## [DATASET EXTRACT]
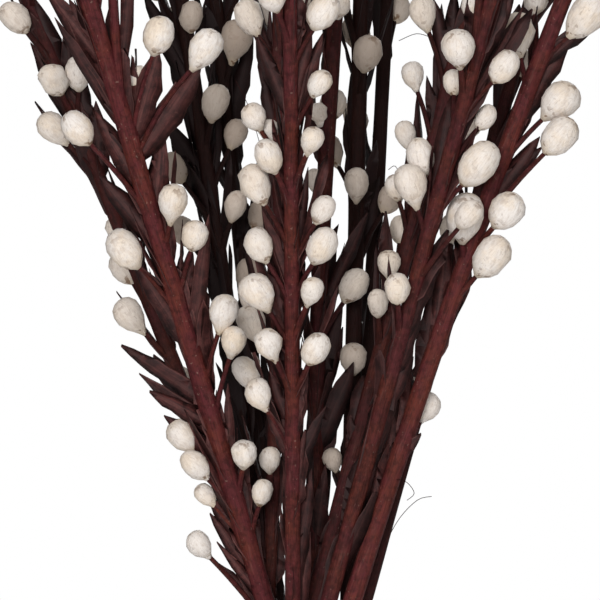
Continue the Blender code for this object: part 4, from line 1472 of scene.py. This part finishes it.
def make_pod_finish():
    material, tree, shader, place = start_material("bleached pod")
    grain_map, tone = read_growth(tree)
    grain = use_group(tree, GRAIN, Map=grain_map, Tone=tone, Around=9.0, Along=2.6, Patch=9.0)
    hue = use_group(tree, BLOTCHES, Place=place, Size=100.0, Weakest=0.0)["Share"]
    bleached = blend_colours(tree, hue, POD_WARM, POD_PALE)
    clean = blend_colours(tree, stretch(tree, tone, 0.5, 1.0), POD_CREAM, bleached)
    # Pods with a low tone, most of them on the sticks at the back, turn dark brown: partly a real stain,
    # and partly painted shade deep in the bunch.
    skin = blend_colours(tree, stretch(tree, tone, 0.0, 0.5), POD_STAIN_AND_SHADE, clean)
    line = maths(tree, "ABSOLUTE", maths(tree, "SUBTRACT", grain["Streaks"], 0.5))
    veined = blend_colours(tree, stretch(tree, line, 0.0, 0.03, 0.36, 0.0), skin, POD_VEIN)
    stained = stretch(tree, grain["Patches"], 0.33, 0.5, 0.35, 0.0)
    shaded = blend_colours(tree, stained, veined, POD_VEIN)
    drift = noise_at(tree, place, Scale=260.0, Detail=2.0)["Color"]
    pushed = {0: drift, 1: (0.004, 0.004, 0.004), 2: place}
    wandering = add(tree, "ShaderNodeVectorMath", pushed, operation="MULTIPLY_ADD").outputs[0]
    wandering_cells = {"Vector": wandering, "Scale": 430.0}
    cells = add(tree, "ShaderNodeTexVoronoi", wandering_cells, feature="DISTANCE_TO_EDGE")
    crease = stretch(tree, cells.outputs["Distance"], 0.0, 0.05, 1.0, 0.0)
    wrinkled = times(tree, crease, stretch(tree, grain["Patches"], 0.52, 0.66, 0.0, 0.8))
    # The creases of the wrinkles are darkened towards brown: painted shade in the creases.
    crease_shaded = blend_colours(tree, times(tree, wrinkled, 0.5), shaded, POD_MARK_AND_CREASE_SHADE)
    along = add(tree, "ShaderNodeSeparateXYZ", {"Vector": grain_map}).outputs["Y"]
    neck = stretch(tree, along, -0.02, 0.15, 0.6, 0.0)
    necked = blend_colours(tree, neck, crease_shaded, POD_TAN)
    off_middle = maths(tree, "ABSOLUTE", maths(tree, "SUBTRACT", along, 0.55))
    ends = stretch(tree, off_middle, 0.25, 0.5, 0.12, 0.9)
    specks = use_group(tree, SPECKS, Place=place, Size=420.0, Fewer=0.58)["Mask"]
    marks = times(tree, specks, ends)
    tree.links.new(blend_colours(tree, marks, necked, POD_MARK_AND_CREASE_SHADE), shader.inputs["Base Color"])
    shader.inputs["Roughness"].default_value = 0.6
    shader.inputs["Specular IOR Level"].default_value = 0.25
    grit = noise_at(tree, place, Scale=700.0, Detail=3.0)["Fac"]
    rough = maths(tree, "ADD", times(tree, grain["Streaks"], 0.6), times(tree, grit, 0.7))
    height = maths(tree, "SUBTRACT", rough, times(tree, wrinkled, 0.4))
    add_bump(tree, shader, height, strength=0.5, distance=0.8 * MM)
    return material


papery = make_pod_finish()
print(papery.name, len(papery.node_tree.nodes), "nodes")

# %% [markdown]
# ## Growing the sticks
#
# Each stick becomes two pieces: its wood with its leaves, and its pods, which take another finish.
# The first replaces the stick's solid. Both ride on the one body that the frame has.

# %% Sticks
# How well the dye took on each stick, from 0 for nearly black to 1 for the palest. The low tones of
# the sticks at the back are also painted shade, on their bark, their leaves and their pods.
DYE_AND_SHADE_TONES = {
    "left_front_stick": 1.0, "left_stick": 0.42, "front_stick": 0.82, "right_front_stick": 0.66,
    "right_stick": 1.0, "right_back_stick": 0.45, "back_stick": 0.06, "back_inner_stick": 0.1,
    "back_left_stick": 0.06, "left_inner_stick": 0.08, "middle_stick": 0.5, "centre_left_stick": 0.45,
    "far_right_stick": 0.3,
}

SEEN_BELOW = 0.395
FIRST_SEED = 100
STALK_TONES = (0.6, 1.0)
SPRIG_LEAF_TONES = (0.45, 1.0)
LEAF_TONES = (0.3, 1.0)
PALEST_STAIN_AND_SHADE = 0.8

for number, name in enumerate(STICKS):
    chance = random.Random(FIRST_SEED + number)
    wood, pods = start_growth(), start_growth()
    tone = DYE_AND_SHADE_TONES[name]
    # The pods take their stain and their painted shade from the stick's tone.
    stain_and_shade = PALEST_STAIN_AND_SHADE * tone ** 0.5
    add_stem(wood, name, tone)
    for sprig in layout.sprigs[name]:
        add_stalk(wood, sprig, tone * chance.uniform(*STALK_TONES), name)
        if sprig.leaf:
            add_leaf(wood, sprig.leaf, tone * chance.uniform(*SPRIG_LEAF_TONES), chance)
        middle = (sprig.pod_base + sprig.pod_tip) / 2
        directions = add_pod(pods, sprig, middle.z < SEEN_BELOW, stain_and_shade, chance)
        if chance.random() < CUP_SHARE:
            add_cup(pods, sprig, *directions, chance)
    for points in WISPS.get(name, ()):
        add_wisp(wood, name, points, WISP_TONE)
    for leaf in layout.leaves[name]:
        add_leaf(wood, leaf, tone * chance.uniform(*LEAF_TONES), chance)
    wood_piece = make_piece(wood.shape, name + "_wood", [bark, leafy])
    pods_piece = make_piece(pods.shape, name + "_pods", [papery])
    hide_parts(name)
    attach(wood_piece, "root")
    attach(pods_piece, "root")
    print(name, len(wood_piece.data.polygons), "faces of wood,", len(pods_piece.data.polygons), "of pods")

# %% [markdown]
# ## The vase
#
# A plain clay vase is matt and unmarked, with a fine speckle and faint rings from the wheel. A wave
# texture in bands up the piece gives the rings, and it only dents the surface through the bump.

# %% Clay
CLAY_DARK = (0.60, 0.56, 0.50)
CLAY_PALE = (0.68, 0.64, 0.585)
CLAY_SPECK = (0.25, 0.20, 0.15)


def make_clay():
    material, tree, shader, place = start_material("matt clay")
    clouds = stretch(tree, noise_at(tree, place, Scale=28.0, Detail=5.0)["Fac"], 0.35, 0.7)
    body = blend_colours(tree, clouds, CLAY_DARK, CLAY_PALE)
    specks = use_group(tree, SPECKS, Place=place, Size=800.0, Fewer=0.66)["Mask"]
    speckled = times(tree, specks, 0.45)
    tree.links.new(blend_colours(tree, speckled, body, CLAY_SPECK), shader.inputs["Base Color"])
    turned = {"Vector": place, "Scale": 55.0, "Distortion": 1.2, "Detail": 2.0}
    rings = add(tree, "ShaderNodeTexWave", turned, wave_type="BANDS", bands_direction="Z")
    grit = noise_at(tree, place, Scale=1400.0, Detail=2.0)["Fac"]
    height = maths(tree, "ADD", times(tree, rings.outputs["Fac"], 0.5), grit)
    shader.inputs["Roughness"].default_value = 0.6
    add_bump(tree, shader, height, strength=0.25, distance=0.3 * MM)
    return material


clay = make_clay()
print(clay.name, len(clay.node_tree.nodes), "nodes")

# %% [markdown]
# The vase is turned, on a wheel and here: its outline is drawn from the middle of its floor, up the
# inside, over the lip and down to the foot, and spun round the upright axis in 96 steps. A screw
# modifier would do the same, but a spin leaves a plain mesh whose doubles can be merged at once.

# %% Vase
# The outside from the foot to the lip, as (radius, height) in metres.
OUTSIDE = (
    (0.041, 0.0), (0.046, 0.003), (0.055, 0.018), (0.0615, 0.060), (0.050, 0.102),
    (0.0315, 0.132), (0.0265, 0.150), (0.0275, 0.165), (0.0310, 0.1740))
OUTLINE_STEPS = 6
TURNS = 96
WELD = 0.00001

shape = bmesh.new()
lip = ((INSIDE[-1][0] + OUTSIDE[-1][0]) / 2, RIM_Z)
inner = smooth_curve(INSIDE, OUTLINE_STEPS)
outer = smooth_curve((*OUTSIDE, lip), OUTLINE_STEPS)
outline = [(0.0, FLOOR_Z), *inner, *reversed(outer), (0.0, 0.0)]
points = [shape.verts.new((radius, 0, z)) for radius, z in outline]
edges = [shape.edges.new(pair) for pair in zip(points, points[1:])]
bmesh.ops.spin(shape, geom=points + edges, axis=(0, 0, 1), cent=(0, 0, 0), steps=TURNS, angle=math.tau,
               use_merge=True)
bmesh.ops.remove_doubles(shape, verts=shape.verts, dist=WELD)
bmesh.ops.recalc_face_normals(shape, faces=shape.faces)
for face in shape.faces:
    face.smooth = True
vase = make_piece(shape, "turned_vase", [clay])
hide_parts("vase")
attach(vase, "root")
print("vase", len(vase.data.polygons), "faces")

# %% [markdown]
# ## Floor, light and camera
#
# The bunch stands in front of pure white, and the floor is only there for its shadow. A floor that
# ended at a hard line would show in the side views, so it fades out with the distance from the
# middle, through the alpha of its finish.

# %% Floor
FLOOR_SIZE = 9.0
FLOOR_FADE = (0.45, 1.75)
FLOOR_PALE = (0.88, 0.88, 0.88, 1)

bpy.ops.mesh.primitive_plane_add(size=FLOOR_SIZE, location=(0, 0, 0))
floor = bpy.context.object
floor.name = "floor"
floor_finish, floor_tree, floor_shader, floor_place = start_material("pale floor")
floor_shader.inputs["Base Color"].default_value = FLOOR_PALE
floor_shader.inputs["Roughness"].default_value = 0.9
away = add(floor_tree, "ShaderNodeVectorMath", {0: floor_place}, operation="LENGTH").outputs["Value"]
floor_tree.links.new(stretch(floor_tree, away, *FLOOR_FADE, 1.0, 0.0), floor_shader.inputs["Alpha"])
floor.data.materials.append(floor_finish)
print("floor fades out from", FLOOR_FADE[0], "m to", FLOOR_FADE[1], "m")

# %% [markdown]
# The camera's side is lit softly from the front. A wide light above the camera keeps the pods bright
# and lets the sticks behind fall dark. A large one high up and one behind light the floor and the
# far side for other views. The world is white to the camera, and dimmer to everything else, so that
# it fills the shadows only a little. A Light Path node tells the two apart.

# %% Light
AIM = (0, 0, 0.3)
SKY_FILL = 0.12


def add_light(name, place, size, power):
    light = bpy.data.lights.new(name, "AREA")
    light.shape = "DISK"
    light.size = size
    light.energy = power
    lamp = bpy.data.objects.new(name, light)
    bpy.context.scene.collection.objects.link(lamp)
    lamp.location = place
    lamp.rotation_euler = (Vector(AIM) - Vector(place)).to_track_quat("-Z", "Y").to_euler()


add_light("front light", place=(-0.30, -1.9, 0.62), size=0.8, power=28.5)
add_light("fill light", place=(0.8, -1.6, 0.45), size=1.0, power=5)
add_light("back light", place=(0.3, 1.6, 0.9), size=1.0, power=13)
add_light("overhead light", place=(0, -0.3, 3.0), size=3.0, power=24)

world = bpy.data.worlds.new("white room")
bpy.context.scene.world = world
world.use_nodes = True
sky = world.node_tree
sky.nodes.clear()
seen = add(sky, "ShaderNodeLightPath").outputs["Is Camera Ray"]
strength = stretch(sky, seen, 0.0, 1.0, SKY_FILL, 1.0)
background = add(sky, "ShaderNodeBackground", {"Color": (1, 1, 1, 1), "Strength": strength})
add(sky, "ShaderNodeOutputWorld", {"Surface": background.outputs[0]})
print("lights", len(bpy.data.lights))

# %% [markdown]
# The photograph is close and flat, so the camera stands two metres off with a long lens, level with
# the middle of the picture. The lens follows from the width that the picture shows at the vase. The
# Standard view keeps white paper white.

# %% Camera
FRAME_WIDTH = 0.1714
FRAME_MIDDLE = (-0.0023, 0.2877)
CAMERA_DISTANCE = 2.0
SENSOR = 36.0
FAR_CLIP = 20

camera = bpy.data.cameras.new("camera")
camera.sensor_width = SENSOR
camera.lens = SENSOR * CAMERA_DISTANCE / FRAME_WIDTH
camera.clip_end = FAR_CLIP
viewer = bpy.data.objects.new("camera", camera)
bpy.context.scene.collection.objects.link(viewer)
viewer.location = (FRAME_MIDDLE[0], -CAMERA_DISTANCE, FRAME_MIDDLE[1])
viewer.rotation_euler = (math.radians(90), 0, 0)
bpy.context.scene.camera = viewer
bpy.context.scene.view_settings.view_transform = "Standard"
print("lens", round(camera.lens), "mm")
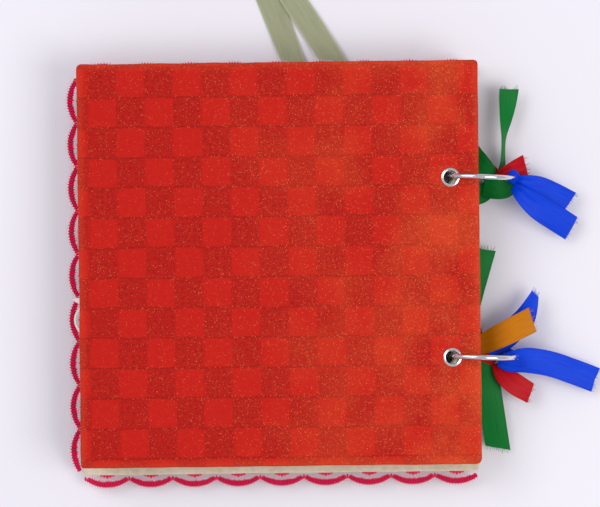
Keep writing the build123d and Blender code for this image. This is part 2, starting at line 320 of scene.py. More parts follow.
ink_and_highlight_edge, taken, given = start_group(
    "ink and highlight edge",
    {"Middle X": 0.0, "Middle Y": 0.0, "Half Width": 0.1, "Half Length": 0.1, "Reach": 0.008},
    ["Mask"],
)
x, y, _ = axes_of(taken["Place"])
to_side = taken["Half Width"] - abs(x - taken["Middle X"])
to_end = taken["Half Length"] - abs(y - taken["Middle Y"])
inside = to_side.calc("MINIMUM", to_end) / taken["Reach"]
ragged_noise = noise_of(taken["Place"], 260.0, 4.0, 0.7) * 0.9
feed(given["Mask"], stretch(inside + ragged_noise - 0.45, 0.0, 1.0, 1.0, 0.0))


def ink_and_highlight_mask(place, node, reach):
    """The mask of a band round the edge of a node's sheet: ink on paper, a painted highlight on the cotton's
    rim.
    """
    low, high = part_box(node)
    center, half = (low + high) / 2, (high - low) / 2
    mask = use_group(ink_and_highlight_edge, place, Middle_X=center.x, Middle_Y=center.y, Half_Width=half.x,
                     Half_Length=half.y, Reach=reach)
    return mask["Mask"]


print("groups:", [group.name for group in bpy.data.node_groups])

# %% [markdown]
# ### The red check cotton
#
# The cloth is a check: plain bright squares take turns with darker squares that are printed
# with rows of small rings and gold glitter. Thin dark lines run between the rows. The glitter
# metal catches more light towards the spine, and that light is painted: an orange sheen and extra
# glitter grow that way. A lighter orange band along the rim is a painted highlight. The colours
# are laid over each other in turn, each one by its own mask.

# %% Masks of the check, the printed rings and the glitter
CHECK_WIDTH = 14.4 * MM
CHECK_LENGTH = 15.3 * MM
COLUMN_START = 0.69
ROW_START = 0.41
RING_PITCH = 2.9 * MM
GLITTER_PITCH = 0.75 * MM

red_cotton, slots, place = start_finish("red check cotton", 0.62, specular=0.12)
x, y, _ = axes_of(place)
shift = (noise_of(place, 60.0) - 0.5) * 0.16
column_wave = ((x / CHECK_WIDTH + shift + COLUMN_START) * math.pi).calc("SINE")
row_wave = ((y / CHECK_LENGTH + shift + ROW_START) * math.pi).calc("SINE")
checker = stretch(column_wave * row_wave, -0.10, 0.10)
row_lines = stretch(abs(row_wave), 0.03, 0.12, 1.0, 0.0)
lines = row_lines.calc("MAXIMUM", stretch(abs(column_wave), 0.02, 0.08, 0.35, 0.0))

dots = Signal(cells_of(place, RING_PITCH, 0.28)["Distance"])
ring_print = stretch(abs(dots - 0.30), 0.04, 0.15, 1.0, 0.0) * checker
ring_eye = stretch(dots, 0.08, 0.2, 1.0, 0.0) * checker

specks = cells_of(place, GLITTER_PITCH, 1.0)
speck_size = stretch(Signal(specks["Distance"]), 0.12, 0.42, 1.0, 0.0)
speck_luck = axes_of(Signal(specks["Color"]))[0]
# Painted light: a gradient towards the spine that adds a painted orange sheen and extra glitter, in place of
# the light that the glitter catches there.
painted_sheen_toward_spine = stretch(x, -0.06, 0.11)
patch = noise_of(place, 28.0, 3.0, 0.6)
# Glitter density: random patches and the printed rings, plus the painted glint that grows towards the spine.
glitter_density_with_painted_glint = painted_sheen_toward_spine * 0.30 + patch * 0.34 + ring_print.calc("MAXIMUM", lines) * 0.30
glitter = speck_size * stretch(glitter_density_with_painted_glint - speck_luck, -0.04, 0.26)
print("finish started:", red_cotton.name)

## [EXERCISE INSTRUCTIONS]
Only the lines from the one with "Keep writing the" up to the one with "group in bpy.data.node_groups])" should be repeated, both included, exactly as they appear.

## [RESULT FOR THIS EXERCISE]
Keep writing the build123d and Blender code for this image. This is part 2, starting at line 320 of scene.py. More parts follow.
ink_and_highlight_edge, taken, given = start_group(
    "ink and highlight edge",
    {"Middle X": 0.0, "Middle Y": 0.0, "Half Width": 0.1, "Half Length": 0.1, "Reach": 0.008},
    ["Mask"],
)
x, y, _ = axes_of(taken["Place"])
to_side = taken["Half Width"] - abs(x - taken["Middle X"])
to_end = taken["Half Length"] - abs(y - taken["Middle Y"])
inside = to_side.calc("MINIMUM", to_end) / taken["Reach"]
ragged_noise = noise_of(taken["Place"], 260.0, 4.0, 0.7) * 0.9
feed(given["Mask"], stretch(inside + ragged_noise - 0.45, 0.0, 1.0, 1.0, 0.0))


def ink_and_highlight_mask(place, node, reach):
    """The mask of a band round the edge of a node's sheet: ink on paper, a painted highlight on the cotton's
    rim.
    """
    low, high = part_box(node)
    center, half = (low + high) / 2, (high - low) / 2
    mask = use_group(ink_and_highlight_edge, place, Middle_X=center.x, Middle_Y=center.y, Half_Width=half.x,
                     Half_Length=half.y, Reach=reach)
    return mask["Mask"]


print("groups:", [group.name for group in bpy.data.node_groups])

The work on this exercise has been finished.